§ **Material for this exercise**
▬▬▬

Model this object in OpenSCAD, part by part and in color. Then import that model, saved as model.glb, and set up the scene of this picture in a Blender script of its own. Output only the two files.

▬▬▬

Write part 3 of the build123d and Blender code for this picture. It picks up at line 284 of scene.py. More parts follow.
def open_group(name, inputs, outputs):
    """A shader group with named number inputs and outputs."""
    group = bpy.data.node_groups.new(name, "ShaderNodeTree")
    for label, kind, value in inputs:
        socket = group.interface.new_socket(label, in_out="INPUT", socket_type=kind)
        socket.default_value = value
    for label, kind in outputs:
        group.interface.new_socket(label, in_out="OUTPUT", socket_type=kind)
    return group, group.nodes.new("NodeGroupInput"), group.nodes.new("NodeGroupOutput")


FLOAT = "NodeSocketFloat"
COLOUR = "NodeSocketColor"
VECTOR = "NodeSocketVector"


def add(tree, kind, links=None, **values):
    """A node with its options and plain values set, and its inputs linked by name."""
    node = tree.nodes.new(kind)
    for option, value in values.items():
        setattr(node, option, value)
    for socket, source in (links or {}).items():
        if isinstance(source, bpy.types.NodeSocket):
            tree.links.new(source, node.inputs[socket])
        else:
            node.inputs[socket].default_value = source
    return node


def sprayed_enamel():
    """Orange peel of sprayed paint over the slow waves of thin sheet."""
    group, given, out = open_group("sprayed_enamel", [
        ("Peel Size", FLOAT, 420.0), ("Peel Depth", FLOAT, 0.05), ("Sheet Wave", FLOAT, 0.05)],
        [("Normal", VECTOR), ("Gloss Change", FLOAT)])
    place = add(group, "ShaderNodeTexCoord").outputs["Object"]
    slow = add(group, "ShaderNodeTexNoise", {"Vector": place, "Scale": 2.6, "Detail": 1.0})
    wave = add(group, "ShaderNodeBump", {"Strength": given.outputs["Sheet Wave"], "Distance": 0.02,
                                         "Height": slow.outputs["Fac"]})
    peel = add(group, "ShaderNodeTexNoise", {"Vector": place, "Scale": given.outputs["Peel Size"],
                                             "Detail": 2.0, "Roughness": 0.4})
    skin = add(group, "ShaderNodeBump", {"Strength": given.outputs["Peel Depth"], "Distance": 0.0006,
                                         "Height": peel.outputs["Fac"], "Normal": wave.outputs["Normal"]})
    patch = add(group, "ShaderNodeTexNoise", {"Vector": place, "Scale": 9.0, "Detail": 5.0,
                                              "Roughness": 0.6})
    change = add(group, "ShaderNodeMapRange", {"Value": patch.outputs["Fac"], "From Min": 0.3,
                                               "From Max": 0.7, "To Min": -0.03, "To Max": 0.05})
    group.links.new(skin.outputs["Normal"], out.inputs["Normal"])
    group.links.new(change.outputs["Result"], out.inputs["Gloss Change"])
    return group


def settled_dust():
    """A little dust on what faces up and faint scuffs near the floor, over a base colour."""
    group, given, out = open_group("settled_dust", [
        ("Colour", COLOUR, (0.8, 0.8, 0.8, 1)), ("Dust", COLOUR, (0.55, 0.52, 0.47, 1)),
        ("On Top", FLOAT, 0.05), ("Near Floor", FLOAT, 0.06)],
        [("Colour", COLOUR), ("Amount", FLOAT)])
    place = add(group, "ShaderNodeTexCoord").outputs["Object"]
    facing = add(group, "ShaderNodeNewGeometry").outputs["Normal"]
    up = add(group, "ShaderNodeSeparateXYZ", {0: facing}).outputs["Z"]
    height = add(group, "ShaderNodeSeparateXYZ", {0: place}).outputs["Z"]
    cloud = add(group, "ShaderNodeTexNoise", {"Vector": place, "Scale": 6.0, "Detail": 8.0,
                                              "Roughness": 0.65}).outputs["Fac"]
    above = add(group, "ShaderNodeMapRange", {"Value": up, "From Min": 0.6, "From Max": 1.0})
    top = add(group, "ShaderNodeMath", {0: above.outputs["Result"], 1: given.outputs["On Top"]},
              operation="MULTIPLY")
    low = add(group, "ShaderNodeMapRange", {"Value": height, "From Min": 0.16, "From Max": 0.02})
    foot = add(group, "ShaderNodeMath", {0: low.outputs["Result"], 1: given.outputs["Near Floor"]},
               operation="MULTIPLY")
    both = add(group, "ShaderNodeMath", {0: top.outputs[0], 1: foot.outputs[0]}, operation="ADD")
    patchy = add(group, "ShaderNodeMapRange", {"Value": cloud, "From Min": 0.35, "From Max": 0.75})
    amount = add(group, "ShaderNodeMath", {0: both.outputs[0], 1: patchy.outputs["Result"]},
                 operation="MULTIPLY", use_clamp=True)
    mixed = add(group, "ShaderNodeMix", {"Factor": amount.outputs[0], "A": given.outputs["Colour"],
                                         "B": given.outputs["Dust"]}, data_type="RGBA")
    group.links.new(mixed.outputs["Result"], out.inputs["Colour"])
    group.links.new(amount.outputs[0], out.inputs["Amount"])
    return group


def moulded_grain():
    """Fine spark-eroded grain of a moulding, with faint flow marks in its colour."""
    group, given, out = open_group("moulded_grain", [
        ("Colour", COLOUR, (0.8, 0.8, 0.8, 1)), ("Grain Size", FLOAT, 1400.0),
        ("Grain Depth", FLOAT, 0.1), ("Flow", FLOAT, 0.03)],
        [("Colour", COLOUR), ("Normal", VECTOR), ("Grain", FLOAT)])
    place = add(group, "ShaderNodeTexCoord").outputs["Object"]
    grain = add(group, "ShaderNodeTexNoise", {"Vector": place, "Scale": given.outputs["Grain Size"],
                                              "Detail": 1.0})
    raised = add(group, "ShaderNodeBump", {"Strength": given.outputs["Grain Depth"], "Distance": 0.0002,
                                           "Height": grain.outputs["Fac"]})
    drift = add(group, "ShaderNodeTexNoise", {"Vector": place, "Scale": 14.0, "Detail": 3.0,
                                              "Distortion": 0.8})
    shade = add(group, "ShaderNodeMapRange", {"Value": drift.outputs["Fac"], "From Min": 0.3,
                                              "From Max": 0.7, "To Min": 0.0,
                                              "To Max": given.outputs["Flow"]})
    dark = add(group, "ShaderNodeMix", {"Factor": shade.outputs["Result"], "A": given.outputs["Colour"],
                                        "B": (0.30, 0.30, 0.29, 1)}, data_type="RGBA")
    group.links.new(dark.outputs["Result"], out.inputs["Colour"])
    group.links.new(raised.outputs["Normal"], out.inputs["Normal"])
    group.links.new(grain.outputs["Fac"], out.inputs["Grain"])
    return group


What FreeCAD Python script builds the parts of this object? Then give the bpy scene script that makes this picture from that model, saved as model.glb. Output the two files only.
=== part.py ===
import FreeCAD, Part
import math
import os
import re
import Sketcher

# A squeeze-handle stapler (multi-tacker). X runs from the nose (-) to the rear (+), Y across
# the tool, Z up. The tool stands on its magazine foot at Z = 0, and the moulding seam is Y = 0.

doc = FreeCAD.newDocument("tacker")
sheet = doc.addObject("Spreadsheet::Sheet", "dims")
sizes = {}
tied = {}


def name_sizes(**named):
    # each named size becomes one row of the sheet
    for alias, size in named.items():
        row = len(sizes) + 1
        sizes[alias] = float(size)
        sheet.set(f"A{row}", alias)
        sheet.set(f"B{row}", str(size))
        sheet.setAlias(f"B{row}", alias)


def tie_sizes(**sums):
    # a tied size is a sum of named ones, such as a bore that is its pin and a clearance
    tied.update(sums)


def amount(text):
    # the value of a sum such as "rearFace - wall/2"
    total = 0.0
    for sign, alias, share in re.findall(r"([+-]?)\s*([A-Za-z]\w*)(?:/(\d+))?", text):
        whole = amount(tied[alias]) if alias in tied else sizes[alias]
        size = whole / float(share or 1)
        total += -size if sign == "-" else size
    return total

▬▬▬

Give again, word for word, the lines starting at the line that has "Write part 3" and ending at the line that has "return node", with both of those lines included and nothing else.

Write part 3 of the build123d and Blender code for this picture. It picks up at line 284 of scene.py. More parts follow.
def open_group(name, inputs, outputs):
    """A shader group with named number inputs and outputs."""
    group = bpy.data.node_groups.new(name, "ShaderNodeTree")
    for label, kind, value in inputs:
        socket = group.interface.new_socket(label, in_out="INPUT", socket_type=kind)
        socket.default_value = value
    for label, kind in outputs:
        group.interface.new_socket(label, in_out="OUTPUT", socket_type=kind)
    return group, group.nodes.new("NodeGroupInput"), group.nodes.new("NodeGroupOutput")


FLOAT = "NodeSocketFloat"
COLOUR = "NodeSocketColor"
VECTOR = "NodeSocketVector"


def add(tree, kind, links=None, **values):
    """A node with its options and plain values set, and its inputs linked by name."""
    node = tree.nodes.new(kind)
    for option, value in values.items():
        setattr(node, option, value)
    for socket, source in (links or {}).items():
        if isinstance(source, bpy.types.NodeSocket):
            tree.links.new(source, node.inputs[socket])
        else:
            node.inputs[socket].default_value = source
    return node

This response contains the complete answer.